● **Brief**:
Look through the listing for the word "this". Copy each line that has it.

━━ The records

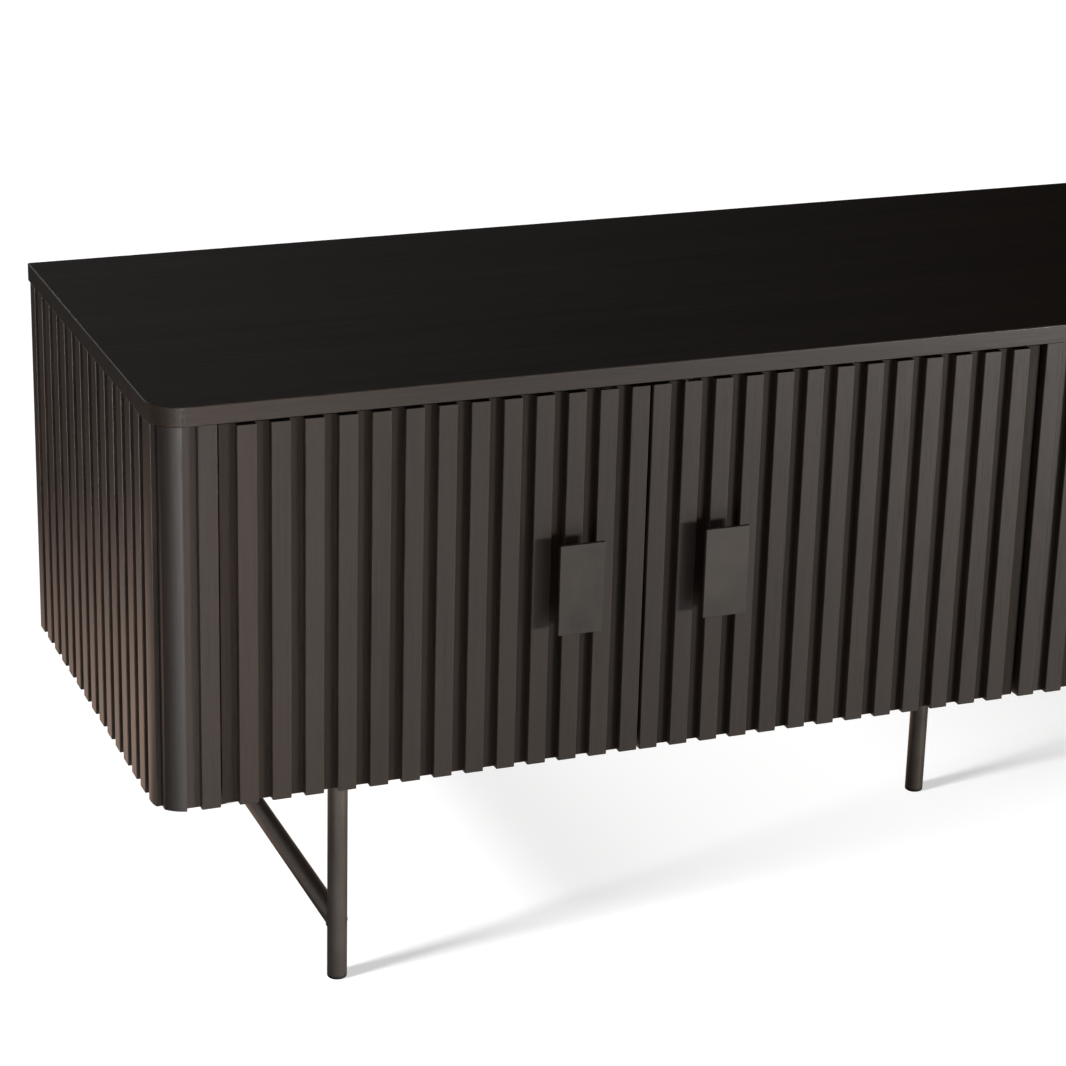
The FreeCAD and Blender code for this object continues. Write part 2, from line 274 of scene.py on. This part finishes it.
def slat_tones(t, colour, light, axis, start):
    """Gives each slat its own tone, and pales its two eased edges a little: rubbed wear and a
    painted edge highlight.
    """
    run = t.math("MULTIPLY", t.math("SUBTRACT", t.axis(axis), start), 1 / PITCH)
    number = t.math("FLOOR", run)
    tone = t.nodes.new("ShaderNodeTexWhiteNoise")
    tone.noise_dimensions = "1D"
    t.links.new(number, tone.inputs["W"])
    own_tone = t.spread(tone.outputs["Value"], 0, 1, to_low=0.0, to_high=0.30)
    colour = t.mix(own_tone, colour, light)
    within = t.math("MULTIPLY", t.math("FRACT", run), PITCH)
    from_middle = t.math("ABSOLUTE", t.math("SUBTRACT", within, SLAT_WIDTH / 2))
    wear = t.noise(t.scaled((60, 60, 14), (9, 4, 2)), detail=3, roughness=0.6)
    # paler eased edges: rubbed wear and a painted edge highlight
    edge_band_start, edge_band_end = (SLAT_WIDTH / 2 - inset for inset in WORN_AND_HIGHLIT_EDGE_BAND)
    worn_and_highlit_edge = t.spread(from_middle, edge_band_start, edge_band_end)
    worn_and_highlit_edge = t.math("MULTIPLY", worn_and_highlit_edge, t.spread(wear, 0.40, 0.62, to_low=0.10, to_high=0.55))
    return t.mix(worn_and_highlit_edge, colour, shade(light, WORN_AND_HIGHLIT_EDGE_SHADE))


def dark_metal(name, grain, coat):
    """Dark bronze-black powder coat: fine orange peel over faint drawing lines."""
    dark, light = coat
    t = Tree(name)
    peel = t.noise(t.scaled((900, 900, 900)), detail=3, roughness=0.5)
    lines = t.noise(t.scaled(along_grain(DRAWING_LINES, grain)), detail=3, roughness=0.6)
    smudge = t.noise(t.scaled((26, 26, 26), (1, 5, 2)), detail=4, roughness=0.6)
    base = t.mix(t.spread(smudge, 0.35, 0.7), dark, light)
    wear = t.spread(lines, 0.5, 0.75, to_low=0, to_high=0.35)
    t.feed("Base Color", t.mix(wear, base, shade(light, WORN_COAT_SHADE)))
    t.feed("Roughness", t.spread(smudge, 0.3, 0.7, to_low=0.36, to_high=0.48))
    relief = t.math("ADD", peel, t.math("MULTIPLY", lines, 0.4))
    t.bump(relief, strength=0.12, distance=0.00025)
    t.set(Metallic=0.25, Specular_IOR_Level=0.5)
    return t.material


def plated_steel(name):
    """Zinc-plated hinge steel with a cloudy, slightly scuffed surface."""
    dark, light = ZINC
    t = Tree(name)
    cloud = t.noise(t.scaled((140, 140, 140)), detail=4, roughness=0.6)
    scuff = t.noise(t.scaled((1800, 300, 300)), detail=3, roughness=0.6)
    t.feed("Base Color", t.mix(t.spread(cloud, 0.3, 0.7), dark, light))
    t.feed("Roughness", t.spread(scuff, 0.35, 0.7, to_low=0.24, to_high=0.42))
    t.bump(scuff, strength=0.10, distance=0.0001)
    t.set(Metallic=1.0)
    return t.material


def black_plastic(name):
    """Moulded black plastic with a fine texture and a little dust."""
    dark, light = PLASTIC
    t = Tree(name)
    grain = t.noise(t.scaled((1500, 1500, 1500)), detail=2, roughness=0.5)
    dust = t.noise(t.scaled((90, 90, 90)), detail=3, roughness=0.6)
    t.feed("Base Color", t.mix(t.spread(dust, 0.4, 0.8), dark, light))
    t.feed("Roughness", t.spread(dust, 0.3, 0.7, to_low=0.48, to_high=0.62))
    t.bump(grain, strength=0.15, distance=0.0002)
    return t.material


# ---------------------------------------------------------------- materials on the CAD nodes
finish = {
    "top": stained_wood("top_stain", "X", STAIN),
    "upright": stained_wood("upright_stain", "Z", STAIN),
    # the groove finish is darker than the slats: painted shade in the recesses
    "groove": stained_wood("groove_stain", "Z", GROOVE_PAINTED_SHADE, lacquer=GROOVE_LACQUER),
    # the corner posts' darker stain is painted shade
    "post": stained_wood("post_stain", "Z", POST_PAINTED_SHADE, lacquer=POST_LACQUER),
    "long": stained_wood("long_stain", "X", STAIN),
    "side_slats": stained_wood("side_slat_stain", "Z", STAIN, ("Y", SIDE_FIRST_Y)),
    "handle": dark_metal("handle_coat", "Z", HANDLE_COAT),
    "leg": dark_metal("leg_coat", "Z", LEG_COAT),
    "stretcher": dark_metal("stretcher_coat", "Y", LEG_COAT),
    "steel": plated_steel("plated_steel"),
    "plastic": black_plastic("glide_plastic"),
}


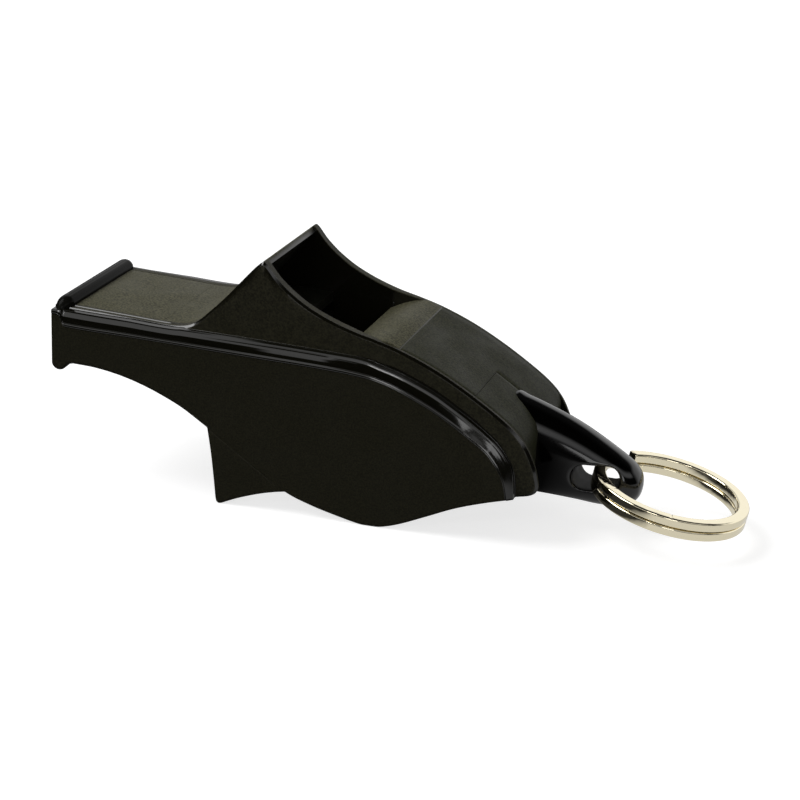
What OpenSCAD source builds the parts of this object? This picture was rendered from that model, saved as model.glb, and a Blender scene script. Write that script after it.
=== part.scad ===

━━━━

● **Response**:
The FreeCAD and Blender code for this object continues. Write part 2, from line 274 of scene.py on. This part finishes it.
What OpenSCAD source builds the parts of this object? This picture was rendered from that model, saved as model.glb, and a Blender scene script. Write that script after it.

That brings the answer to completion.